Join us for an afternoon of talks and conversation with Katherine McKittrick and Nasrin Himada, connected to the collaborative exhibition A Smile Split by the Stars: An Experiment by Katherine McKittrick. The exhibition centres nourbeSe philip's moving poem "Meditations on the Declension of Beauty by the Girl with the Flying Cheek-bones," exploring themes of black girlhood, black femininity, and revolutionary aesthetics that challenge colonial narratives and re-code the promises of modernity.
This event will feature McKittrick delivering a lecture that engages with the exhibition's central themes and philip's transformative work. Himada, one of the curatorial contributors, will offer remarks providing more context and insight into the project's development and significance as it relates to their overall curatorial practice.
Following these presentations, McKittrick and Himada will discuss, in a moderated conversation, the intersections of their work with the exhibition's exploration of black feminist thought, poetry and visual art, and the reimagining of aesthetic and political possibilities.
How can you participate? Join us in person or online by registering for the Zoom Meeting or watching live on YouTube.
Katherine McKittrick is Professor of Gender Studies and Canada Research Chair in Black Studies at Queen’s University in Kingston, Canada. She authored Dear Science and Other Stories (DUP, 2021), and Demonic Grounds: Black Women and the Cartographies of Struggle (UMP, 2006). She also edited and contributed to Sylvia Wynter: On Being Human as Praxis (DUP, 2015). Recent projects include the limited-edition boxset, Trick Not Telos (2023) and the limited-edition hand-made book, Twenty Dreams (2024).

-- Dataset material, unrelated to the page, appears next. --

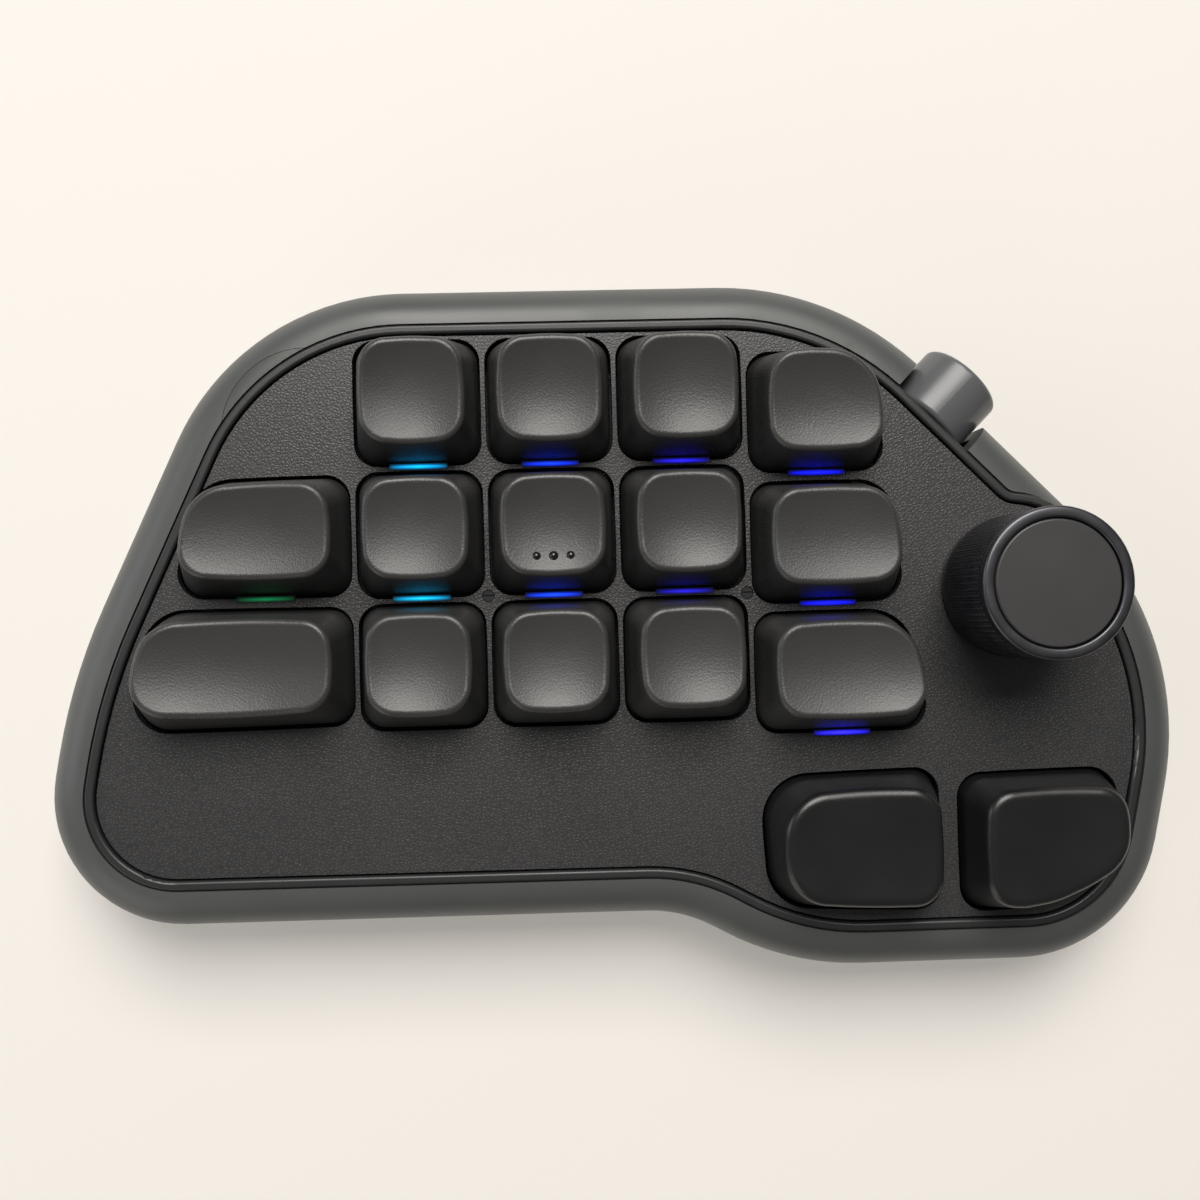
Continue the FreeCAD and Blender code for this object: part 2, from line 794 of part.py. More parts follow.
def circuit_board():
    """The board under the switches, with a tongue that carries the socket."""
    board = slab(inset(case_wire, board_inset), board_z, board_top)
    length = 2 * board_inset
    corner = V(-(wall_t + port_board_gap) - length, -port_board_w / 2, 0)
    tongue = Part.makeBox(length, port_board_w, board_t, corner)
    board = board.fuse(facing_out(tongue, port_point, port_deg, board_z))
    holes = []
    for name, x, y, corners, row, along in keys:
        holes.append(rod(x, y, board_z, pin_r + pin_fit, board_t))
        w, d = led_w + 2 * led_fit, led_d + 2 * led_fit
        holes.append(box(x, y - led_below_centre, board_z, w, d, board_t))
    for x, y in board_screw_at:
        holes.append(rod(x, y, board_z, board_screw_r + board_screw_fit, board_t))
    return largest(board.cut(group(holes)).removeSplitter())


def board_screws():
    """Small screws that hold the board on its posts."""
    screws = []
    for x, y in board_screw_at:
        head = rod(x, y, board_top, board_screw_head_r, board_screw_head_t)
        shank_r = board_screw_r - board_screw_fit / 2
        shank = rod(x, y, board_top - board_screw_len, shank_r, board_screw_len)
        screws.append(head.fuse(shank))
    return group(screws)


def switch_plate():
    """Metal plate that the switches clip into."""
    plate = slab(inset(case_wire, plate_inset), plate_z, plate_top)
    holes = []
    for name, x, y, corners, row, along in keys:
        holes.append(box(x, y, plate_z, cutout, cutout, plate_t))
    room = enc_w + 2 * side_room
    holes.append(box(knob_at[0], knob_at[1], plate_z, room, room, plate_t))
    for x, y in deck_screw_at:
        holes.append(rod(x, y, plate_z, deck_screw_r + deck_screw_fit, plate_t))
    plate = plate.cut(group(holes))
    back = plate_inset + side_body_gap + side_body_d + side_board_t
    half_w = side_body_w / 2 + side_room
    corner = V(-rim_w - side_room - back / 2 - over, -half_w, -side_body_h)
    notch = Part.makeBox(back, 2 * half_w, 2 * side_body_h, corner)
    return largest(plate.cut(on_side_axis(notch)))


def usb_socket():
    """Metal shell of the cable socket with its contact tongue."""
    rear = -port_back - port_len
    shell = port_solid(port_w, port_h, port_corner_r, rear, -port_back)
    inner_w = port_w - 2 * port_shell_t
    inner_h = port_h - 2 * port_shell_t
    inner_r = port_corner_r - port_shell_t
    shell = shell.cut(port_solid(inner_w, inner_h, inner_r, rear + port_back_wall_t, -port_back))
    start = rear + port_back_wall_t - port_tongue_root
    length = -port_back - port_tongue_in - start
    corner = V(start, -port_tongue_w / 2, -port_tongue_t / 2)
    tongue = Part.makeBox(length, port_tongue_w, port_tongue_t, corner)
    return at_port(shell.fuse(tongue))


def controller_chip():
    """The controller on the board, in the clear space under the palm side of the deck."""
    return box(chip_at[0], chip_at[1], board_top, chip_w, chip_w, chip_t)


# Main knob and its encoder

knob_x, knob_y = knob_at
enc_top = board_top + enc_body_h
shaft_top = deck_top + knob_h - shaft_cover
rotor_z = board_top + enc_wall + enc_rotor_gap


def knob_rod(z0, r, h):
    """A cylinder on the main knob's axis."""
    return rod(knob_x, knob_y, z0, r, h)


def main_knob():
    """Metal knob: a thick-walled drum with a recess for the nut and a seat for its top disc."""
    z0 = deck_top + knob_gap
    top = deck_top + knob_h
    drum = knob_rod(z0, knob_r, top - z0)
    drum = drum.makeFillet(knob_edge_r, level_edges(drum, z0) + level_edges(drum, top))
    drum = drum.cut(knob_rod(z0, knob_recess_r, knob_recess_h))
    drum = drum.cut(knob_rod(top - knob_cap_t, knob_cap_r + knob_cap_gap, knob_cap_t))
    bore_h = shaft_top + shaft_end_gap - z0
    bore = shaft_section(enc_shaft_r + knob_bore_fit, enc_flat - knob_bore_fit, z0, bore_h)
    return drum.cut(bore)


def shaft_section(r, flat, z0, h):
    """A D-shaped length of shaft on the main knob's axis: round with one flat."""
    round_part = knob_rod(z0, r, h)
    return round_part.cut(Part.makeBox(4 * r, 2 * r, h, V(knob_x - 2 * r, knob_y + r - flat, z0)))


def main_knob_cap():
    """The disc let into the knob's top, very slightly dished below the ring round it."""
    top = deck_top + knob_h
    disc = knob_rod(top - knob_cap_t, knob_cap_r, knob_cap_t - knob_cap_drop)
    return disc.makeFillet(knob_cap_edge_r, level_edges(disc, top - knob_cap_drop))


def encoder_shaft():
    """Shaft that turns and pushes: round in the bushing, with a flat for the knob and the rotor."""
    bush_top = deck_top + enc_bush_above_deck
    run_top = bush_top + knob_push + knob_push_gap
    lower = shaft_section(enc_shaft_r - enc_neck, enc_flat - enc_neck, rotor_z, enc_top - rotor_z)
    run = knob_rod(enc_top - enc_wall, enc_shaft_r - enc_run_fit, run_top - enc_top + enc_wall)
    upper = shaft_section(enc_shaft_r, enc_flat, run_top, shaft_top - run_top)
    return lower.fuse([run, upper]).removeSplitter()


def encoder_rotor():
    """Contact disc inside the encoder; the shaft slides through it but turns it by the flat."""
    disc = knob_rod(rotor_z, enc_rotor_r, enc_rotor_h)
    neck_r = enc_shaft_r - enc_neck + enc_run_fit
    hole = shaft_section(neck_r, enc_flat - enc_neck - enc_run_fit, rotor_z, enc_rotor_h)
    return disc.cut(hole)


def encoder_body():
    """Encoder housing on the board with the threaded bushing that comes up through the deck."""
    body = box(knob_x, knob_y, board_top, enc_w, enc_w, enc_body_h)
    body = body.fuse(knob_rod(enc_top, enc_bush_r, deck_top + enc_bush_above_deck - enc_top))
    room_z = board_top + enc_wall - knob_push
    room_h = enc_body_h - 2 * enc_wall + knob_push
    body = body.cut(knob_rod(room_z, enc_rotor_r + enc_rotor_gap, room_h))
    body = body.cut(knob_rod(board_top + enc_wall, enc_shaft_r, deck_top))
    return body


def encoder_nut():
    """Hexagon nut that clamps the bushing to the deck, hidden in the knob's recess."""
    corner = nut_w / 2 / math.cos(math.radians(30))
    points = []
    for i in range(7):
        turn = math.radians(60 * i)
        points.append(V(corner * math.cos(turn), corner * math.sin(turn), 0))
    nut = Part.Face(Part.makePolygon(points)).extrude(V(0, 0, nut_t))
    nut.translate(V(knob_x, knob_y, deck_top))
    return nut.cut(knob_rod(deck_top, enc_bush_r + nut_fit, nut_t))


# Side knob and its encoder

def axial(r, x0, x1):
    """A cylinder along +X between two places."""
    return Part.makeCylinder(r, x1 - x0, V(x0, 0, 0), V(1, 0, 0))


side_inner = -(rim_w - side_end_gap)
side_body_x = -(rim_w + side_body_gap + side_body_d)


def d_shaft(r, flat, x0, x1):
    """A D-shaped shaft along +X, its flat on top."""
    return axial(r, x0, x1).cut(Part.makeBox(x1 - x0, 4 * r, 2 * r, V(x0, -2 * r, r - flat)))


def side_knob():
    """Small knob lying in the slot of the rim, its round end standing out of the case."""
    drum = axial(side_r, side_inner, side_out)
    ends = [e for e in drum.Edges if e.BoundBox.XLength < 1e-6]
    drum = drum.makeFillet(side_edge_r, ends)
    bore_r = side_shaft_r + knob_bore_fit
    bore_flat = side_shaft_flat - knob_bore_fit
    bore = d_shaft(bore_r, bore_flat, side_inner, side_inner + side_bore_depth)
    return on_side_axis(drum.cut(bore))


def side_shaft():
    """Shaft of the side encoder, pressed into the side knob."""
    start = side_body_x + side_body_wall
    run = axial(side_shaft_r - enc_run_fit, start, side_inner)
    grip_end = side_inner + side_bore_depth - side_shaft_gap
    grip = d_shaft(side_shaft_r, side_shaft_flat, side_inner, grip_end)
    return on_side_axis(run.fuse(grip))


def side_encoder():
    """Flat encoder housing behind the lip ring."""
    front = side_body_x + side_body_d
    corner = V(side_body_x, -side_body_w / 2, -side_body_h / 2)
    body = Part.makeBox(side_body_d, side_body_w, side_body_h, corner)
    body = body.cut(axial(side_shaft_r, side_body_x + side_body_wall - side_shaft_gap, front))
    return on_side_axis(body)


def side_board():
    """Small upright board that holds the side encoder and stands on the main board."""
    drop = side_axis_z - board_top
    corner = V(side_body_x - side_board_t, -side_body_w / 2, -drop)
    board = Part.makeBox(side_board_t, side_body_w, drop + side_body_h / 2, corner)
    return on_side_axis(board)


# Everything by name

def all_pieces():
    """Each piece of the keypad under its own name."""
    pieces = {
        "upper_case": upper_case(),
        "bottom_cover": bottom_cover(),
        "lip_ring": lip_ring(),
        "deck": deck(),
        "port_insert": port_insert(),
        "usb_socket": usb_socket(),
        "circuit_board": circuit_board(),
        "switch_plate": switch_plate(),
        "switch_bases": group([switch_base(k[1], k[2]) for k in keys]),
        "switch_covers": group([switch_cover(k[1], k[2]) for k in keys]),
        "key_leds": group([key_led(k[1], k[2]) for k in keys]),
        "controller_chip": controller_chip(),
        "main_knob": main_knob(),
        "main_knob_cap": main_knob_cap(),
        "encoder_shaft": encoder_shaft(),
        "encoder_rotor": encoder_rotor(),
        "encoder_body": encoder_body(),
        "encoder_nut": encoder_nut(),
        "side_knob": side_knob(),
        "side_shaft": side_shaft(),
        "side_encoder": side_encoder(),
        "side_board": side_board(),
        "case_screws": case_screws(),
        "board_screws": board_screws(),
        "deck_screws": deck_screws(),
        "rubber_feet": rubber_feet(),
    }
    for key in keys:
        pieces["keycap_" + key[0]] = keycap(*key)
        pieces["stem_" + key[0]] = stem(key[1], key[2])
    return pieces


os.makedirs("parts", exist_ok=True)
middle = case_wire.BoundBox.Center
for name, shape in all_pieces().items():
    shape.translate(V(-middle.x, -middle.y, 0))
    shape.exportStep("parts/" + name + ".step")
    print(name, len(shape.Solids), "solids", round(shape.Volume, 1), "mm3", shape.isValid())
print("origin moved by", round(-middle.x, 3), round(-middle.y, 3))
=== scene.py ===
# %% [markdown]
# # A one-handed keypad with knobs, dressed in its real materials
# The shapes come ready made as a frame. This lesson gives each piece its surface, knurls the big
# knob, lights the keys from below and sets the pad on a pale table under soft light.
# Lengths are metres. A size named in millimetres goes through `mm`.

# %% Load the frame
import math

import bmesh
import bpy
from mathutils import Matrix, Quaternion, Vector


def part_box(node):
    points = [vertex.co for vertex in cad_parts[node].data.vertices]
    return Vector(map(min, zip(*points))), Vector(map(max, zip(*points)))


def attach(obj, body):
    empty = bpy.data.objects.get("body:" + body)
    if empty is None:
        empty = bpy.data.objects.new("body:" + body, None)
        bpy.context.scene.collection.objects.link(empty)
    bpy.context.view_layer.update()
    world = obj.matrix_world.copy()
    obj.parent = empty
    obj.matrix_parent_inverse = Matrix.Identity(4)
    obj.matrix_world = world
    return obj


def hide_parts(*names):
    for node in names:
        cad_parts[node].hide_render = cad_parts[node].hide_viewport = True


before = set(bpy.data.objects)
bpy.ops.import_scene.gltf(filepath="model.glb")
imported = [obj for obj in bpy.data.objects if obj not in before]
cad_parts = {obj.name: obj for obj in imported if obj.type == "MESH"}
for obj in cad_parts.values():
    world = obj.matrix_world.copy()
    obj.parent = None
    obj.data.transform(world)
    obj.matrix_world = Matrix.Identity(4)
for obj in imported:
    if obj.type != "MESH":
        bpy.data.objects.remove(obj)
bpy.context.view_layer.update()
print("pieces in the frame:", len(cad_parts))

# %% [markdown]
# A colour is written as an sRGB hex value, which is what a colour chart gives. Blender mixes light in
# linear values, so one function turns one into the other. A pattern is sized by the width of its
# grain in millimetres, because object coordinates are metres here.

# %% Helpers for units and colours
def mm(length):
    """Millimetres to metres."""
    return length / 1000


def linear(hex_colour):
    """An sRGB hex colour as linear RGBA."""
    channels = []
    for i in (1, 3, 5):
        c = int(hex_colour[i:i + 2], 16) / 255
        channels.append(c / 12.92 if c <= 0.04045 else ((c + 0.055) / 1.055) ** 2.4)
    return (*channels, 1.0)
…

Nasrin Himada is a Palestinian curator and writer. Their practice is heavily influenced by their long-term friendships and by their many on-going collaborations with artists, filmmakers and poets. Nasrin’s ongoing project, For Many Returns, experiments with writing as an act dictated by love, and typifies their current curatorial interests, which foreground desire as transformation, and liberation through many forms. Nasrin currently holds the position of Associate Curator at Agnes Etherington Art Centre, Queen’s University.